As we have seen much over the past few years, big events resulting in rebels requiring police contact gain not only cops’ attention but also those among the spectating crowd…some who unwisely go the social-justice-warrior route and foolishly decide to obstruct justice by taunting and otherwise distracting arresting officers from safely doing their duty.
This is exactly what happened Sunday, and a herd of horse-mounted police officers took note (thanks to that elevated position and police radio communications beckoning back-up).
As the scenario evolved and the situation got hairy, a few police horses encircled the group of Tampa cops on the ground, dealing with an arrestee resisting and flailing, while tons of pedestrians milled about in the middle of the street. Seeing the constriction, horse-mounted cops employed their equine training.
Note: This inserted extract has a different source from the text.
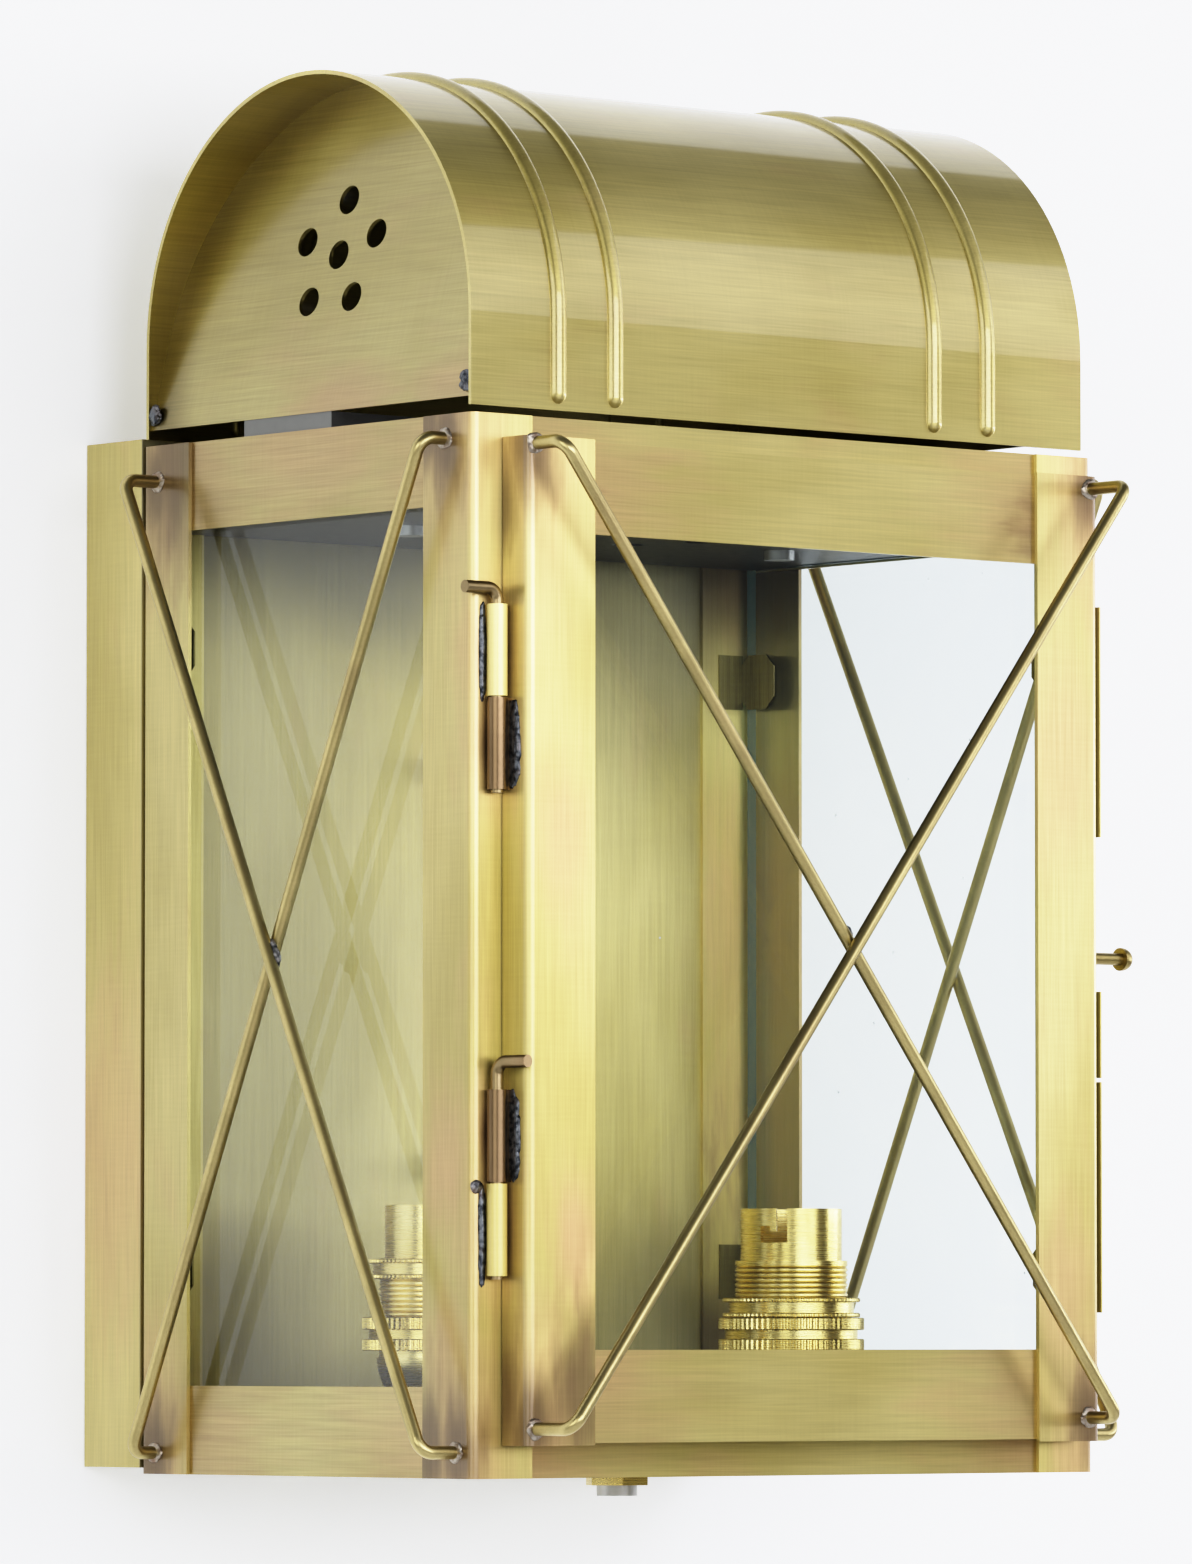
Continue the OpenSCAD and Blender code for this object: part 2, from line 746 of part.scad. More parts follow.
upper_joint_z = door_mid_z + hinge_spacing / 2;
lower_joint_z = door_mid_z - hinge_spacing / 2;
module body_knuckles() {
    color("khaki") {
        knuckle(upper_joint_z + knuckle_gap / 2, false);
        knuckle(lower_joint_z - knuckle_gap / 2 - knuckle_l, false);
    }
}
module door_knuckles() {
    color("sienna") {
        knuckle(upper_joint_z - knuckle_gap / 2 - knuckle_l, true);
        knuckle(lower_joint_z + knuckle_gap / 2, true);
    }
}

// Loose pin through a pair of knuckles, its head bent over; i is 0 for the upper pin, 1 for the lower
module hinge_pin(i) {
    joint_z = [upper_joint_z, lower_joint_z][i];
    low = joint_z - knuckle_l - 1;
    high = joint_z + knuckle_gap / 2 + knuckle_l + pin_rises[i];
    head = pin_head_l * [cos(pin_angles[i]), sin(pin_angles[i]), 0];
    base = [hinge_x, hinge_y, 0];
    color("peru") bent_rod([base + [0, 0, low], base + [0, 0, high], base + [0, 0, high] + head],
        pin_d / 2, pin_bend_r);
}
module upper_hinge_pin() hinge_pin(0);
module lower_hinge_pin() hinge_pin(1);

// Lampholders

// Repeats its children at both lampholders
module at_lamps() {
    for (side = [-1, 1]) at_lamp(side) children();
}
module at_lamp(side) {
    translate([lamp_x + side * lamp_spacing / 2, mid_y, low_z]) children();
}

module lamp_bar() {
    color("goldenrod") translate([lamp_x, mid_y, low_z + bar_top - lamp_bar_t]) difference() {
        union() {
            translate([-lamp_spacing / 2, -lamp_bar_w / 2, 0]) cube([lamp_spacing, lamp_bar_w, lamp_bar_t]);
            for (s = [-1, 1])
                translate([s * lamp_spacing / 2, 0, 0]) cylinder(h = lamp_bar_t, d = lamp_bar_w);
        }
        for (s = [-1 : 1])
            translate([s * lamp_spacing / 2, 0, -1]) cylinder(h = lamp_bar_t + 2, r = tube_r);
    }
}

module centre_tube() {
    color("silver") translate([lamp_x, mid_y, low_z + tube_low])
        tube(tube_r, tube_bore_r, tube_top - tube_low);
}

module conduit_nuts() {
    base = base_z - low_z;
    color("goldenrod") {
        for (z = [base - nut_t, base + sheet, bar_top - lamp_bar_t - nut_t, bar_top])
            translate([lamp_x, mid_y, low_z + z]) hex_nut(conduit_af, tube_r, nut_t);
        at_lamps() translate([0, 0, bar_top - lamp_bar_t - nut_t]) hex_nut(conduit_af, tube_r, nut_t);
    }
}

module lampholder_nipples() {
    low = bar_top - lamp_bar_t - nut_t;
    color("goldenrod") at_lamps() translate([0, 0, low]) tube(tube_r, tube_bore_r, neck_top + 4 - low);
}

// Domed lower half of the lampholder, screwed onto the nipple; a spigot centres the shell on it
module lampholder_caps() {
    color("gold") at_lamps() rotate_extrude() difference() {
        union() {
            translate([0, bar_top]) square([neck_r, neck_top - bar_top]);
            dome_section(cap_r, neck_top);
            translate([0, shell_low]) square([spigot_r, insulator_low - shell_low]);
        }
        translate([0, bar_top - 1]) square([tube_r, insulator_low]);
        intersection() {
            dome_section(cap_r - cap_wall, neck_top + cap_wall);
            square([spigot_bore_r, shell_low]);
        }
        translate([0, shell_low - 0.01]) square([spigot_bore_r, insulator_low]);
    }
}

// Half section of a dome that hangs below shell_low, cut off flat at the given height
module dome_section(r, low) {
    intersection() {
        translate([0, shell_low]) circle(r);
        translate([0, low]) square([r, shell_low - low]);
    }
}

// Cut for a bayonet slot: down from the rim, round to the left and up a little
module bayonet_slot() {
    from_r = socket_r - 1;
    cut = barrel_r + 1 - from_r;
    low = rim_h - slot_depth;
    translate([from_r, -slot_w / 2, low]) cube([cut, slot_w, slot_depth + 1]);
    rotate([0, 0, -slot_sweep]) {
        translate([0, 0, low]) rotate_extrude(angle = slot_sweep)
            translate([from_r, 0]) square([cut, slot_w]);
        translate([from_r, -slot_w / 2, low]) cube([cut, slot_w, slot_w + slot_notch]);
    }
}

// Threaded skirt and bayonet barrel in one piece
module lampholder_shell(turned) {
    grooves = floor((shoulder_h - lower_ring_low - 1.5) / thread_pitch);
    color("gold") difference() {
        rotate_extrude() difference() {
            union() {
                translate([0, shell_low]) square([thread_r, shoulder_h - shell_low]);
                translate([0, shell_low]) square([barrel_r, rim_h - shell_low]);
            }
            square([insulator_r + 0.15, insulator_top]);
            square([socket_r + 0.5, seat_h]);
            square([socket_r, rim_h + 1]);
            for (i = [1 : grooves])
                translate([thread_r, shoulder_h - 0.4 - i * thread_pitch])
                    polygon([[-thread_depth, 0], [0.1, -thread_depth], [0.1, thread_depth]]);
        }
        for (s = [0, 180]) rotate([0, 0, turned + s]) bayonet_slot();
    }
}
module left_lampholder_shell() at_lamp(-1) lampholder_shell(slot_turns[0]);
module right_lampholder_shell() at_lamp(1) lampholder_shell(slot_turns[1]);

module upper_shade_rings() {
    lip = 1.1;
    waist = 1.6;
    color("gold") for (i = [0, 1]) at_lamp(2 * i - 1) translate([0, 0, upper_ring_low[i]])
        difference() {
            tube(upper_ring[0], thread_r, upper_ring[1]);
            translate([0, 0, lip]) tube(upper_ring[0] + 1, upper_ring[0] - waist, upper_ring[1] - 2 * lip);
        }
}

module lower_shade_rings() {
    lip = 2.9;
    waist = 1.6;
    groove = 2.2;
    color("gold") at_lamps() translate([0, 0, lower_ring_low]) difference() {
        tube(lower_ring[0], thread_r, lower_ring[1]);
        translate([0, 0, lip]) tube(lower_ring[0] + 1, lower_ring[0] - waist, groove);
    }
}

// Repeats its children at both contacts of a lampholder, across its bayonet slots
module at_contact(turned, s) {
    rotate([0, 0, turned + 90 * s]) translate([contact_spacing / 2, 0, 0]) children();
}

module insulators() {
    color("ivory") for (i = [0, 1]) at_lamp(2 * i - 1) difference() {
        translate([0, 0, insulator_low]) cylinder(h = insulator_top - insulator_low, r = insulator_r);
        for (s = [-1, 1]) at_contact(slot_turns[i], s) {
            translate([0, 0, chamber_low]) cylinder(h = chamber_top - chamber_low, r = chamber_r);
            translate([0, 0, chamber_low]) cylinder(h = rim_h, r = plunger_r + 0.05);
        }
    }
}

module contact_springs() {
    rest = chamber_top - stop_gap - plunger_flange[1];
    color("gray") for (i = [0, 1]) at_lamp(2 * i - 1) for (s = [-1, 1]) at_contact(slot_turns[i], s)
        translate([0, 0, chamber_low + spring_wire_r])
            helix(spring_r, spring_wire_r, rest - chamber_low - 2 * spring_wire_r, spring_turns);
}

module plunger(i, s) {
    flange_low = chamber_top - stop_gap - plunger_flange[1];
    tail = 6;
    color("gold") at_lamp(2 * i - 1) at_contact(slot_turns[i], s) {
        translate([0, 0, flange_low]) cylinder(h = plunger_flange[1], r = plunger_flange[0]);
        translate([0, 0, flange_low]) cylinder(h = insulator_top + plunger_proud - flange_low, r = plunger_r);
        translate([0, 0, flange_low - tail]) cylinder(h = tail, r = 1.2);
    }
}
module left_plunger_a() plunger(0, -1);
module left_plunger_b() plunger(0, 1);
module right_plunger_a() plunger(1, -1);
module right_plunger_b() plunger(1, 1);

wall_strap();
wall_studs();
dome_nuts();
back_box();
cable_grommet();
terminal_block();
earth_terminal();
lead_left();
lead_right();
front_left_post();
front_right_post();
rear_left_post();
rear_right_post();
front_top_rail();
front_bottom_rail();
left_top_rail();
left_bottom_rail();
right_top_rail();
right_bottom_rail();
base_plate();
ceiling_plate();
roof_skin();
roof_left_end();
roof_right_end();
roof_bar();
roof_screws();
left_glass();
right_glass();
side_glass_clips();
left_guard_wires();
right_guard_wires();
door_guard_wires();
door_hinge_stile();
door_latch_stile();
door_top_rail();
door_bottom_rail();
door_glass();
door_glass_clips();
door_knob();
catch_springs();
body_knuckles();
door_knuckles();
upper_hinge_pin();
lower_hinge_pin();
lamp_bar();
centre_tube();
conduit_nuts();
lampholder_nipples();
lampholder_caps();
left_lampholder_shell();
right_lampholder_shell();
upper_shade_rings();
lower_shade_rings();
insulators();
contact_springs();
left_plunger_a();
left_plunger_b();
right_plunger_a();
right_plunger_b();
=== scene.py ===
"""Looks of the wall lantern: aged brushed brass, clear panes, solder, and a plain pale studio.

Lengths are metres in the row frame, whose origin is on the wall: X right, Y into the wall, Z up.
"""

import math

import bmesh
import bpy
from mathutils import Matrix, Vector, noise


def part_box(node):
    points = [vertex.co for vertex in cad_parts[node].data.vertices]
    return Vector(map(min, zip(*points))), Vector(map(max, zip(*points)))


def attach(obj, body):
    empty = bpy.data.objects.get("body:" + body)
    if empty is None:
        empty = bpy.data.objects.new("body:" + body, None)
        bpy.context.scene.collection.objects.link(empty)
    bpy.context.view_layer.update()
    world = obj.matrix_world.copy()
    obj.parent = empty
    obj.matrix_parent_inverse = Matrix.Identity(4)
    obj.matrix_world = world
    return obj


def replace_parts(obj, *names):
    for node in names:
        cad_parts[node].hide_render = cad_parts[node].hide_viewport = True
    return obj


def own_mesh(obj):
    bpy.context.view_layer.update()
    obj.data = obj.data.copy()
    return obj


MM = 0.001
UP = Vector((0, 0, 1))

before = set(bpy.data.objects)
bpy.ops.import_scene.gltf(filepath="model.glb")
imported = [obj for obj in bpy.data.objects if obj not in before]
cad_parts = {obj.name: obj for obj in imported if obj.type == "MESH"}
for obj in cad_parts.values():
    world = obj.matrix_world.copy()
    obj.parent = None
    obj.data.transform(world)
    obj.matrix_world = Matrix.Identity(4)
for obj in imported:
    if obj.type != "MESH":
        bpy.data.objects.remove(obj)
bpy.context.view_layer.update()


def low(node):
    """Lowest corner of a CAD node."""
    return Vector(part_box(node)[0])


def high(node):
    """Highest corner of a CAD node."""
    return Vector(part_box(node)[1])


BODY_LEFT_X = low("front_left_post").x
BODY_RIGHT_X = high("front_right_post").x
POST_FRONT_Y = low("front_left_post").y
DOOR_LOW = low("door_hinge_stile")


# Node materials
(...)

Like all police back-up is expected to provide, scene safety was instituted as per the primary responsibility of cops not quite directly involved in the fray (or, otherwise, whatever the call for service entails). Scene safety equates to officer safety and surety against innocent bystanders becoming harmed by bad actors being taken into custody by our LEOs. Naturally, some malcontents have no intention of going willfully and employ all manner of sinister deeds, including hostage-taking and lashing out at whoever is nearby.
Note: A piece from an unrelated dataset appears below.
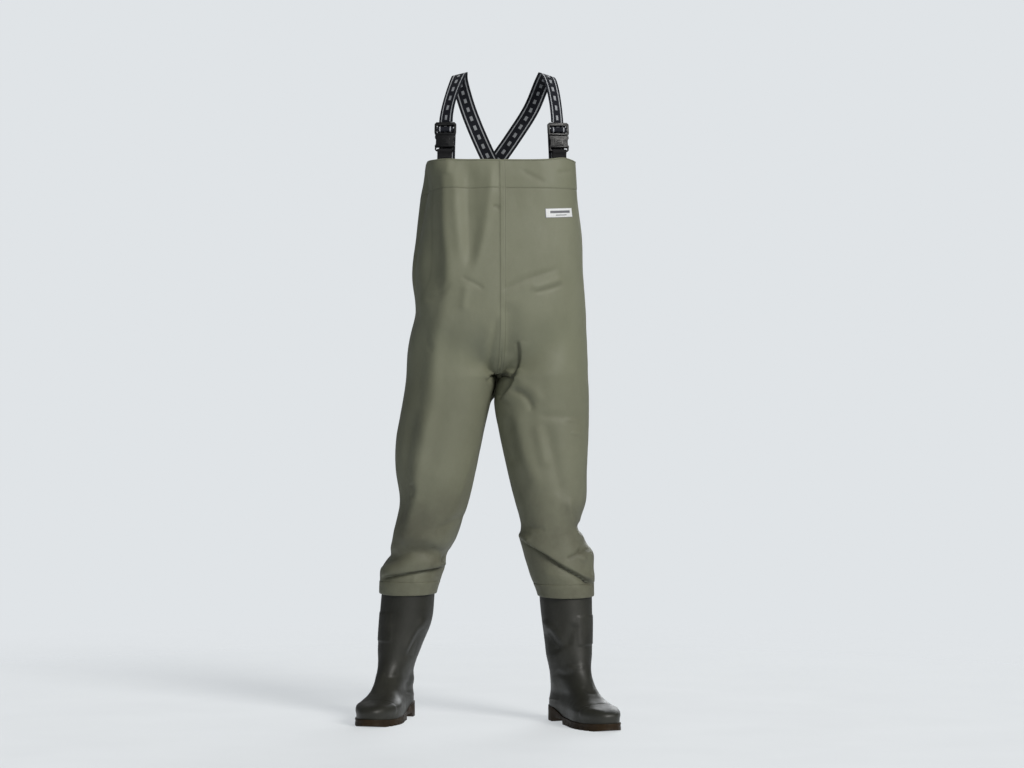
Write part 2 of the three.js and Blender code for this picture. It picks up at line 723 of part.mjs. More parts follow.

Thus, back-up is a deliberate defense designed to preempt one viable (or actual) tense scene from spreading to secondary standoffs.
In Tampa, the “ten-foot cops” formed a circle with police service horses and kept a steady trot around the grounded cops, in effect repelling police obstructionists from interfering and/or escalating things to increased levels of peril, for all. Boy, was it beautiful!
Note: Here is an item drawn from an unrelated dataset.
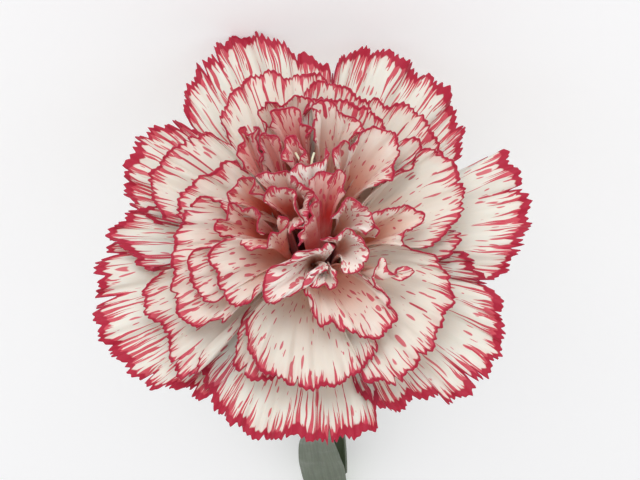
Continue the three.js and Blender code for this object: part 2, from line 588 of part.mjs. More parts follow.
const bractCount = 4;
for (let index = 0; index < bractCount; index += 1) {
  const pair = index % 2;
  const lift = clearance + bractThickness / 2 + pair * (bractThickness + clearance);
  const surface = bractSurface(index * Math.PI / 2 + Math.PI / 4, lift);
  const sheet = sheetGeometry(surface, steps(0, 1, 4), steps(0, 1, 4), bractThickness);
  addPiece(`bract_${index + 1}`, sheet, 0x9aa678, greenMatt);
}

// ---------------------------------------------------------------- laying it down
// The flower rests on the petals of its leaning side and on the stem's end. `tilt` is the angle
// between the table and the way the bloom faces.
/** The lowest point of some meshes once the flower is turned down by a tilt. */
function lowestPoint(meshes, tilt) {
  let lowest = Infinity;
  for (const mesh of meshes) {
    const position = mesh.geometry.attributes.position;
    for (let index = 0; index < position.count; index += 1) {
      const height = position.getZ(index) * Math.sin(tilt) - position.getY(index) * Math.cos(tilt);
      lowest = Math.min(lowest, height);
    }
  }
  return lowest;
}

/** The tilt at which the petals and the stem touch the table together. */
function restingTilt() {
  let low = 0.1;
  let high = 1.3;
  for (let round = 0; round < 40; round += 1) {
    const tilt = (low + high) / 2;
    const petalsLower = lowestPoint(petalMeshes, tilt) < lowestPoint([stem, ...leaves], tilt);
    if (petalsLower) low = tilt;
    else high = tilt;
  }
  return (low + high) / 2;
}

const tilt = restingTilt();
flower.rotation.set(Math.PI / 2 - tilt, 0, Math.PI);
flower.updateMatrixWorld(true);
const box = new THREE.Box3().setFromObject(flower, true);
const middle = box.getCenter(new THREE.Vector3());
flower.position.set(-middle.x, -middle.y, -box.min.z);

const carnation = new THREE.Group();
carnation.add(flower);
export default carnation;
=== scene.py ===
"""A cut carnation lying on its side: a ruffled picotee bloom in a tubular calyx on a short leafy stem.

The bloom is shaped in its face frame, in millimetres: +Z looks out of the bloom, +Y is the side that the
bloom leans to and the origin is the middle of its outline. `FaceFrame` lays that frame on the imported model.
"""
import logging
import math
from dataclasses import dataclass
from enum import Enum
from typing import Sequence

import bmesh
import bpy
import numpy as np
from mathutils import Matrix, Vector


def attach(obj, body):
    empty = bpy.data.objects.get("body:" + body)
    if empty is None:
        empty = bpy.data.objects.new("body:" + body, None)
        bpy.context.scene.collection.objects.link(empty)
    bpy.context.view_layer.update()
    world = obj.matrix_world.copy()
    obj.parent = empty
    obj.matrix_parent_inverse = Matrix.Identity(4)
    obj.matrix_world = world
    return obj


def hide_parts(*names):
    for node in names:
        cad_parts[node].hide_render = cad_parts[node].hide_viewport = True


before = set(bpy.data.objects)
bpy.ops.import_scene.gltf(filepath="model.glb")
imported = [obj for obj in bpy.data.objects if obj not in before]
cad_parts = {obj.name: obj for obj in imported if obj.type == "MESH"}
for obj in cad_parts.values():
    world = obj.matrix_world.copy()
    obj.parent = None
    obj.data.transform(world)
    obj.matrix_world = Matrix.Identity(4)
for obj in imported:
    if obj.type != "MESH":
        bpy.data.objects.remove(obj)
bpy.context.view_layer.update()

logging.basicConfig(level=logging.INFO, format="%(message)s")
log = logging.getLogger("carnation")

MM = 0.001
Point = tuple[float, float, float]
Colour = tuple[float, float, float, float]

# ------------------------------------------------------------------ sizes shared with the model, in mm
BLOOM_LEAN = 22.0            # degrees between the stem and the way the bloom faces
THROAT = np.array((0.0, -4.0, -6.0))
GUARD_MIDDLE = -1.0
GUARD_SLOPE = 0.19
CALYX_LENGTH = 30.0
CALYX_MOUTH_RADIUS = 7.5
CALYX_WAIST_RADIUS = 5.4
CALYX_FOOT_RADIUS = 3.4
CALYX_WALL = 0.6
CALYX_TEETH = 5
TOOTH_LENGTH = 5.5
TOOTH_TIP = -0.8
CLAW_LENGTH = 23.5
CLAW_WIDTH = CALYX_MOUTH_RADIUS * 0.25
CLAW_FOOT_SCALE = 0.66
HEART_RING_RADIUS = CALYX_MOUTH_RADIUS * 0.375
OUTER_RING_RADIUS = 6.2
STEM_LENGTH = 120.0
STEM_DIAMETER = 5.0
STEM_BOW = 5.0
STEM_CUT_ANGLE = 42.0
NODE_DIAMETER = 7.6
NODE_DISTANCE = 22.0
LEAF_LENGTH = 82.0
LEAF_WIDTH = 9.0
LEAF_THICKNESS = 0.7
LEAF_SPREAD = 11.0
BRACT_LENGTH = 11.0
BRACT_THICKNESS = 0.45
OVARY_LENGTH = 11.0
OVARY_RADIUS = 1.35
STYLE_DIAMETER = 0.6
CLEARANCE = 0.3
FINE_SHARE = 0.8             # thickness of a fine green sheet, as a share of the model's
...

With just a few rotations of police horses fending off a nearby frenzied crowd by carouseling around their brothers/sisters on the ground, the primary suspect was successfully handcuffed, uprighted, and marched off to an awaiting police cruiser. (From what I read in follow-up, no one was injured and the arrest was for a misdemeanor charge.)
My department never had a mounted police unit, so I often wondered about their specific training with regard to police work, pedestrians, vehicular encroachment, noises, cohesion, din, visual acuity, etc.
The following brief video explains not only these LEOs assigned to the Manatee County Sheriff’s Office (county just north of Hillsborough County and Tampa) Mounted Unit, but how they specifically train their horses with/for each other, especially leading up to the Super Bowl in which they played a handy role:
Much of what was just portrayed/explained relates to the efficiency of crowd control at events with massive attendance and orderliness regarding both citizens as well as the police horses and their partner riders.
Complimenting the boon to Tampa Bay businesses thanks to the Super Bowl patrons, the event was largely heralded as successful and safe, thanks to a year’s worth of public safety planning and comprehensive efforts to ensure a secure environment, despite an on-field streaker (deputy with outstanding tackle) and scant few arrests (no felonies).
Both the largely behaved crowd of spectators and the law enforcement officers overseeing safety and a fun-filled experience for all can be largely attributed to the 70-plus police agencies who either flew or drove in to assist the hosting agencies involving the Tampa Police Department and the Hillsborough County Sheriff’s Office (both of which had their respective police mounted units among the mix of local, county, state and federal police badges).
Incidentally, what would happen when a human decides to assault a police horse? As it is in other jurisdictions around the country, in Florida it is akin to assaulting a full-fledged law enforcement officer.
(Photo courtesy of the Hillsborough County Sheriff’s Office.)
Per the Hillsborough County Sheriff’s Office site: “[Police] canines and horses are considered deputies. Not only do they get a badge, but they are legally protected the same way as [human counterpart] deputies! So, if someone were to harm, maliciously touch or harass our canines or horses, they would be arrested!”
That’s the legal ramifications. Physically? Welp, it looks like this:
That incident is from a few years ago, when a reported “protestor” ran up to either pinch or punch a Toronto police horse and (as a cohort of mine said) got the “karma kick” of her life.
Seems police horses mete out justice pretty swiftly and with significant impact while also holding the line.